O número de sistemas de ensino que temos muda dependendo das eleições. Quando há eleições, o controle político muda, e há pessoas que estão dentro e querem sair, e pessoas que estão fora querem entrar. Temos sete sistemas, neste momento. Uma das razões pelas quais estou no Brasil é para me reunir com gestores de dois Estados, incluindo o Rio Grande do Sul, para explorar se querem fazer parte do grupo que se reúne em torno desses valores compartilhados. Podemos incluir agentes públicos estaduais, não só nacionais. No Canadá, temos 10 províncias. Toda a educação é decidida por elas; não há uma política nacional de educação. Temos muitos partidos políticos no nosso grupo, mas o que une as pessoas não são os partidos, e sim os valores, a crença em uma educação pública forte.
Qual o futuro da educação com a presença cada vez maior da inteligência artificial no ambiente escolar?
Meu filho, Stuart, é professor de Direito em Hong Kong e escreveu um artigo muito bom sobre IA e exames jurídicos. Ele usou IA para fazer diversos exames de Direito, e o que descobriu foi que, quando as questões são gerais e o exame é padronizado, a IA se sai muito bem. Porém, quando as questões são específicas, baseadas em problemas e locais, como a lei de Hong Kong, a IA tem um desempenho péssimo. Temos de – como acontece com todas as mudanças – descobrir onde estão as oportunidades e onde estão os riscos.

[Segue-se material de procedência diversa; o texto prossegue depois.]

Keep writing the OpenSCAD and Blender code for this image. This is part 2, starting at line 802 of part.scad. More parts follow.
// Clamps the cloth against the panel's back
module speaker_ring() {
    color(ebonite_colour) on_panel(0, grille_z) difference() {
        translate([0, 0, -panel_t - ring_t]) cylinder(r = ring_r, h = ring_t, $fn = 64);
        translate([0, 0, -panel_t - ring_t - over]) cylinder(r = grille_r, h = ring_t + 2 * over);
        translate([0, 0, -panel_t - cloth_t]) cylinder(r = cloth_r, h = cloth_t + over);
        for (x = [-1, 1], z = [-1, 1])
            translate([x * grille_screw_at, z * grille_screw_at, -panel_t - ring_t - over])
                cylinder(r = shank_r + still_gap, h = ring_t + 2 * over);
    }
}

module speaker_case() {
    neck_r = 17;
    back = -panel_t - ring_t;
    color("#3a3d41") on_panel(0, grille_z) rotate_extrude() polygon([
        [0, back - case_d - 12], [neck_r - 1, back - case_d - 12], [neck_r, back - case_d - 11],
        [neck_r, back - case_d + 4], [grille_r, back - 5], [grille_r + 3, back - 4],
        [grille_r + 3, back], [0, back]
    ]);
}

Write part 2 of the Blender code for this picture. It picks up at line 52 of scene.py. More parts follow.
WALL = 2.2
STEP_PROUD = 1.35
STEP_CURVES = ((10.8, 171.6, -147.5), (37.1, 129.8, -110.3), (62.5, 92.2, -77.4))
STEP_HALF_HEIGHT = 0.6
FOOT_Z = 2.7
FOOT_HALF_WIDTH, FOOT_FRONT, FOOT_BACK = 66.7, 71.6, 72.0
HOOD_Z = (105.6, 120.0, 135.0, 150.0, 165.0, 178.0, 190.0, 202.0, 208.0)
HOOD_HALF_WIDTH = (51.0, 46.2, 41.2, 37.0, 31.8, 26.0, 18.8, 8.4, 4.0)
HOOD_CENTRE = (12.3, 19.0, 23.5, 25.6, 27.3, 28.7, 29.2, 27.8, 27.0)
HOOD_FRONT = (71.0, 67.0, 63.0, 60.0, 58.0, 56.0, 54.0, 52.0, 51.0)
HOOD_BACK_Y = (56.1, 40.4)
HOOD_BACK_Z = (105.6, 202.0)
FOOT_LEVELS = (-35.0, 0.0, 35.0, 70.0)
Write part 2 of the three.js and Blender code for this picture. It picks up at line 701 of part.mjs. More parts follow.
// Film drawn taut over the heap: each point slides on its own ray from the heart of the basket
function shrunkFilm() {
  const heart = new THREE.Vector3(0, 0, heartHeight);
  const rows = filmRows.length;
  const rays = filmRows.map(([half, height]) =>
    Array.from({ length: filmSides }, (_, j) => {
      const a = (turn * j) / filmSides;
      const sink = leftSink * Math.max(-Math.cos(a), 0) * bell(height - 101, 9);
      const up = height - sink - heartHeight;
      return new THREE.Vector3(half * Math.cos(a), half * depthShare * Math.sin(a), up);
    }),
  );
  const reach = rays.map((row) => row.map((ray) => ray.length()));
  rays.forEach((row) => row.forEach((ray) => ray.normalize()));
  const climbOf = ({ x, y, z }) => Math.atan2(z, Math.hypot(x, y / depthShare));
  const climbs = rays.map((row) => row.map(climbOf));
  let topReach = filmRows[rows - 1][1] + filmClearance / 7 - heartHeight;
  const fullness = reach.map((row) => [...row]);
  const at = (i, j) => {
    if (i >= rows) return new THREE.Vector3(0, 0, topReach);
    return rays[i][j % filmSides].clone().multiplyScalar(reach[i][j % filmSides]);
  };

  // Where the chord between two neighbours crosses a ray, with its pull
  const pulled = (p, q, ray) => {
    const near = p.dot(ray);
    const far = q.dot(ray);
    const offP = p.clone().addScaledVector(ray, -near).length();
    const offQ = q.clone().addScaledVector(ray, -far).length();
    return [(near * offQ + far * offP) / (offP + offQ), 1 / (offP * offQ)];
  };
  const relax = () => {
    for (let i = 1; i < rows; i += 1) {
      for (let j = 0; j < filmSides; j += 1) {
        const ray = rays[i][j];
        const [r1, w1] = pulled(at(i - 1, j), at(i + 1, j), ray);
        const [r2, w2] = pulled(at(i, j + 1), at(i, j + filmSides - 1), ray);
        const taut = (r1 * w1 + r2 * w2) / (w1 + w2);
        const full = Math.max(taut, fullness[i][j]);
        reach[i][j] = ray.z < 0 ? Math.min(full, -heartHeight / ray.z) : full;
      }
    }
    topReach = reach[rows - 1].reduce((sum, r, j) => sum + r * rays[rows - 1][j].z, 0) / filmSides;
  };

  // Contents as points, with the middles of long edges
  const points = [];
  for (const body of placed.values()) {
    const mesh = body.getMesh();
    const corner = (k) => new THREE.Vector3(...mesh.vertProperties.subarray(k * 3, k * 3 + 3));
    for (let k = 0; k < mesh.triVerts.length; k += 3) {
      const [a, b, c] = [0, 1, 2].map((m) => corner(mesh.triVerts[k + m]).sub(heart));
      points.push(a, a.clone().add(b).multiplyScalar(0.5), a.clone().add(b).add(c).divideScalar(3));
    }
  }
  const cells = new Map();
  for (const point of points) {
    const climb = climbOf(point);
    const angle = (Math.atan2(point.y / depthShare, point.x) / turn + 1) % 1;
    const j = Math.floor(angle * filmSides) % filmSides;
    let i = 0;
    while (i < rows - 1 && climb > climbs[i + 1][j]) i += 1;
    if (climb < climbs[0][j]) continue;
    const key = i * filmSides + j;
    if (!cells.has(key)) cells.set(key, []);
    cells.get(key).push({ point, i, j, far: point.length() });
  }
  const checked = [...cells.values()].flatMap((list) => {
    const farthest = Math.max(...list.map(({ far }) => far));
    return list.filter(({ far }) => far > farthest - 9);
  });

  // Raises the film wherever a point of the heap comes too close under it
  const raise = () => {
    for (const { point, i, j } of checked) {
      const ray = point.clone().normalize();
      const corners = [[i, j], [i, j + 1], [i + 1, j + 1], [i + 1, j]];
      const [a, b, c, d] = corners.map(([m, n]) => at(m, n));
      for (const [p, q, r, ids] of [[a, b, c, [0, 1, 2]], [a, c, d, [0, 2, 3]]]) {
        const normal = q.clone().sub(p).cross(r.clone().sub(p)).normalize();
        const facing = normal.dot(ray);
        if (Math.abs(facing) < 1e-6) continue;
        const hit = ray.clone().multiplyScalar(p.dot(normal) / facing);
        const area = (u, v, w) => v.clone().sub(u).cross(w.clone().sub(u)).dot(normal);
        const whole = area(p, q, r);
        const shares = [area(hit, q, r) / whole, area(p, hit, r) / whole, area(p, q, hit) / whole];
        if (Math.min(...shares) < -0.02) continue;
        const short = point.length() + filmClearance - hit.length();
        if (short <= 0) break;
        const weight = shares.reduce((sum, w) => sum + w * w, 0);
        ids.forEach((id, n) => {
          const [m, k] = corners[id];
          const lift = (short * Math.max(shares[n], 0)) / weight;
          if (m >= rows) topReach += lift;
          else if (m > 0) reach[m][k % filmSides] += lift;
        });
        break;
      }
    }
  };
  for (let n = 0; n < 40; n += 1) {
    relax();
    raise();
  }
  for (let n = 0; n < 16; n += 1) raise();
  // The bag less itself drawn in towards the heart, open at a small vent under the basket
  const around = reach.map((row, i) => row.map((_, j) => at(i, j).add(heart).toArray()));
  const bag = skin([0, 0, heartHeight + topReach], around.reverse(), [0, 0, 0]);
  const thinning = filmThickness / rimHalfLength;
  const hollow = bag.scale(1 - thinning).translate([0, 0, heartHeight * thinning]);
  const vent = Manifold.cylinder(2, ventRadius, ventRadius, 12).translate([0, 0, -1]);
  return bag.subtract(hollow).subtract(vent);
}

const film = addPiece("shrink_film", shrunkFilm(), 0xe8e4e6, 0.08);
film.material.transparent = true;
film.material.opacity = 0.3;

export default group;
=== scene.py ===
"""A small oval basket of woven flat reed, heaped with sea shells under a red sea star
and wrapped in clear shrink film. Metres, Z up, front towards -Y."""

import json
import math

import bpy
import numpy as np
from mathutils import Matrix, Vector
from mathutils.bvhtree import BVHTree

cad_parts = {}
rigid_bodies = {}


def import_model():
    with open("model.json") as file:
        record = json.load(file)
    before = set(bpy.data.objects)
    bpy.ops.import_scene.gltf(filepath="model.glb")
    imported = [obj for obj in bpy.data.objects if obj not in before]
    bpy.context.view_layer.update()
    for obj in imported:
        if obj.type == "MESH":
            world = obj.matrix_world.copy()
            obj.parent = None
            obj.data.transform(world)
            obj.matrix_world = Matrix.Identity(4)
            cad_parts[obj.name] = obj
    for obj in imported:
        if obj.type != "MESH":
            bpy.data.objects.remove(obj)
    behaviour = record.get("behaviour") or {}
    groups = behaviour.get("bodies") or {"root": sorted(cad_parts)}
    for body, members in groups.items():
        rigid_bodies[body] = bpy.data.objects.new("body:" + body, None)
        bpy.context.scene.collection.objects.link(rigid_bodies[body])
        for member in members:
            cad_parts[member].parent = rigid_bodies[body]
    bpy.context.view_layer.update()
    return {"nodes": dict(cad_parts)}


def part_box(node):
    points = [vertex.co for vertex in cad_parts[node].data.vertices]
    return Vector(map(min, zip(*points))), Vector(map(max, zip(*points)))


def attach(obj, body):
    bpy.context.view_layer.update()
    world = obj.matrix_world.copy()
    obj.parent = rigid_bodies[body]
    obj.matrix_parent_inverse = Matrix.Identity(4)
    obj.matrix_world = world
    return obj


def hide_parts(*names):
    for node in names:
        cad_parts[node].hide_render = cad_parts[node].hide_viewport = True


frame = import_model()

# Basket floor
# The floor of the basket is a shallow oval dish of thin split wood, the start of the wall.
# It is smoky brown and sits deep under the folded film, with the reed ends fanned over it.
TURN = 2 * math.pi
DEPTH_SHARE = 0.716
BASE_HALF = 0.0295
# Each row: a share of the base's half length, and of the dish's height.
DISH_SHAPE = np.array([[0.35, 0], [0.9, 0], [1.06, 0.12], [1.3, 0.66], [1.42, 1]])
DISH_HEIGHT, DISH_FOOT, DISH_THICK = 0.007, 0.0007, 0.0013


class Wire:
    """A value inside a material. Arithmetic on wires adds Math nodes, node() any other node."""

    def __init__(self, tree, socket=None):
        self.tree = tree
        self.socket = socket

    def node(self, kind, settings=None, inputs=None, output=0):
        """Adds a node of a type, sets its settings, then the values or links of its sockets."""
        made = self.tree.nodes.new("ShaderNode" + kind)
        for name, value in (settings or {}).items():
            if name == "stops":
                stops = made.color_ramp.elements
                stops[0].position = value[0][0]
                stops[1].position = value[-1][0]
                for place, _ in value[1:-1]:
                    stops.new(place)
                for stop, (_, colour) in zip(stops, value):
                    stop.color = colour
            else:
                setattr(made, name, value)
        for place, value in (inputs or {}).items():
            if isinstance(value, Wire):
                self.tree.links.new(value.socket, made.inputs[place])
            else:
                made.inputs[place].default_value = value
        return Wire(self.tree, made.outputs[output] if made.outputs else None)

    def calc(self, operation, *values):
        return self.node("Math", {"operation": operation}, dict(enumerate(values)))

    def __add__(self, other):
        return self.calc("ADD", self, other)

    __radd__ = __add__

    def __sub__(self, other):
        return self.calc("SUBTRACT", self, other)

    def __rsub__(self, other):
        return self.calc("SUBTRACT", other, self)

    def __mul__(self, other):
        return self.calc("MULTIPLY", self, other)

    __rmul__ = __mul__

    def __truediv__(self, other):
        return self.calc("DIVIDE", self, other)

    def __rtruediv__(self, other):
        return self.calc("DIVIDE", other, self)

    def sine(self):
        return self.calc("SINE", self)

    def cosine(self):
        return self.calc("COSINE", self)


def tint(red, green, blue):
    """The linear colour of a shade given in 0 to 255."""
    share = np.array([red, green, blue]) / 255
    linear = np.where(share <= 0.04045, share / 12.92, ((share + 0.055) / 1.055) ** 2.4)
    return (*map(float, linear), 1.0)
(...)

As oportunidades são consideráveis. Meu colega cofundador da ARC tem uma empresa de tecnologia educacional que está desenvolvendo estruturas para que os professores usem a IA para planejar aulas simples, como ensinar equações quadráticas, por exemplo. A IA não pode ajudar a fazer um estudo da qualidade da água do rio local e de como ela muda ao longo do tempo, mas, se puder ajudar com o planejamento, especialmente em países onde os professores têm menos tempo, haverá mais tempo para investir em coisas mais complexas. A questão não é sobre se a IA deve substituir os professores, mas sobre qual a melhor forma de a IA apoiar o planejamento dos professores.